Faker
Calculating the Cost of Tomorrow
As I embark on this new activity of sharing my writing, I find that I am anxious. Something about sharing feels intimidating. Am I sharing too much? Does anyone need to read what I write? There are already so many writers - accomplished writers that inspire me to think and learn and write, and then so many others like me writing for an audience of one. In wondering if I belong here, I am struck by the acute irony of my own anxious feelings and the theme of The Same Rules. To be bold enough to build a blog, but vulnerable enough to second guess its creation is so very human - we stutter along, mustering courage, hiding our bad cards, staring in the mirror to ask ourselves if we should be here.
For much of my life, I’ve believed I could be a writer. I even went so far as to suggest to myself that I was already a writer, but in secret, hidden behind excuses. “I am a writer, I just haven’t written anything yet”. I told myself stories to justify my inaction. I wasn’t ready. Nobody wanted to read it. I could do it tomorrow.
I wasn’t ready because I couldn’t write well enough. I wasn’t good enough to justify a reader’s time. I hadn’t studied writing. I didn’t have something to write about. I didn’t have the time. I didn’t know how to structure prose.
Nobody would read my writing because I had nothing to say. Malcolm Gladwell and Adam Grant were great aggregators of information and earned their readers’ time through exhaustive research and the connecting of dots. Danny Kahneman was a genius that literally invented his own category and won a Nobel Prize doing so. Viktor Frankl and Amy Tan and Kiese Laymon and Viet Thanh Nguyen had stories to tell that were interesting and meaningful and spoke to the human experience. Kurt Vonnegut and Ernest Hemingway were luminaries, giants who defined a generation of writing. I was just a beekeeper’s son who had it pretty good, all things considered. Fate had not handed me a platform from which to offer insight and perspective.
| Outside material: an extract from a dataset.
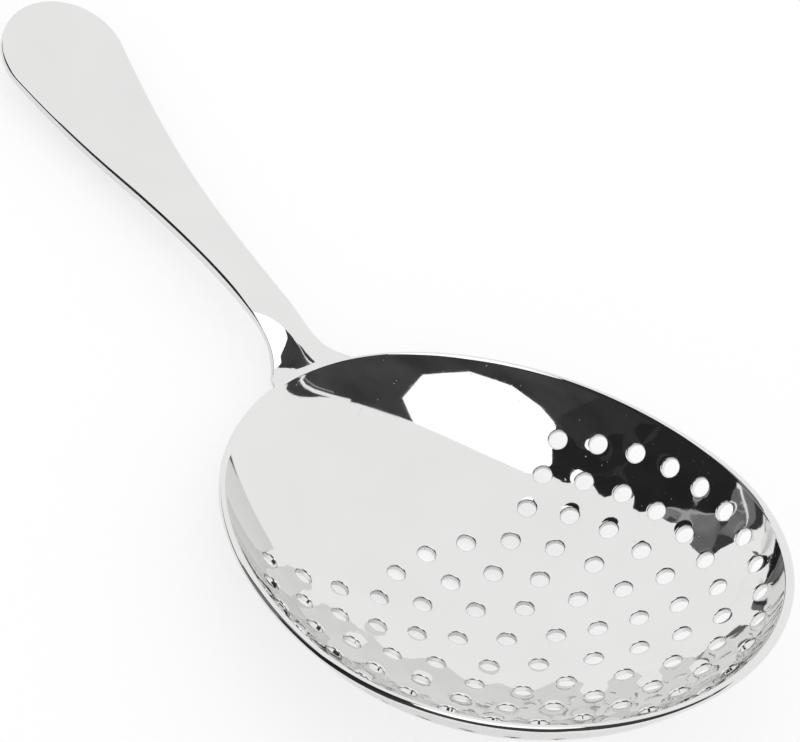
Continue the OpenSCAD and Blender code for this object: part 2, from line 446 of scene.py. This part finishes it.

I would wait. I could do it tomorrow. I’d be older. Something meaningful would happen. I’d find something to say along the way. I’d write when it was time, when I had time, when I believed I was a writer.
I’ve been reflecting recently that the only thing we cannot make more of is time. Time is finite. Time never stops. Every moment we don’t act is a moment we lose. Forever. What I cannot ever get back is those years to write. In a way, our lifetime is a vessel we fill with moments. Every moment defines us. And over a lifetime, those moments develop into stories and those stories develop into seasons and those seasons develop into who we become. Once a moment drops into the vessel, you can’t pull it back out. That realization came late enough to be bitter, but hopefully early enough to be sweet.
Today is tomorrow.
I decided I was ready when I learned that writing is not a noun, but a verb. Great writers don’t spring from the void as fully formed writers, they grind at the act of writing for years. They treat it like a job. They write first and become a writer second. I spent years waiting to feel like a writer when I could’ve just become one.
I’ve stopped waiting for permission to write. While I thought I was looking for permission from some undefined audience, I was really looking for permission from myself. I couldn’t get external validation without acting first. You can’t know if people will read your writing or listen to your music or buy your products until you write or sing or sell. You have to commit to the direction and see what happens.
Where once the act of writing was an achievement in itself, it is now easier to produce content than ever before and we find ourselves drowning in a sea of words and images. Anyone with access and basic prompting knowledge can write a novel in under an hour. I thought that AI had closed the door, that I’d finally waited too long. But a world of AI-written material was precisely where I wanted to write out loud. Maybe people did finally need it. In some ways, writing feels like a protest in a world where being merely human has become a weakness.
The act of actually writing costs me nothing. The waiting can cost us everything.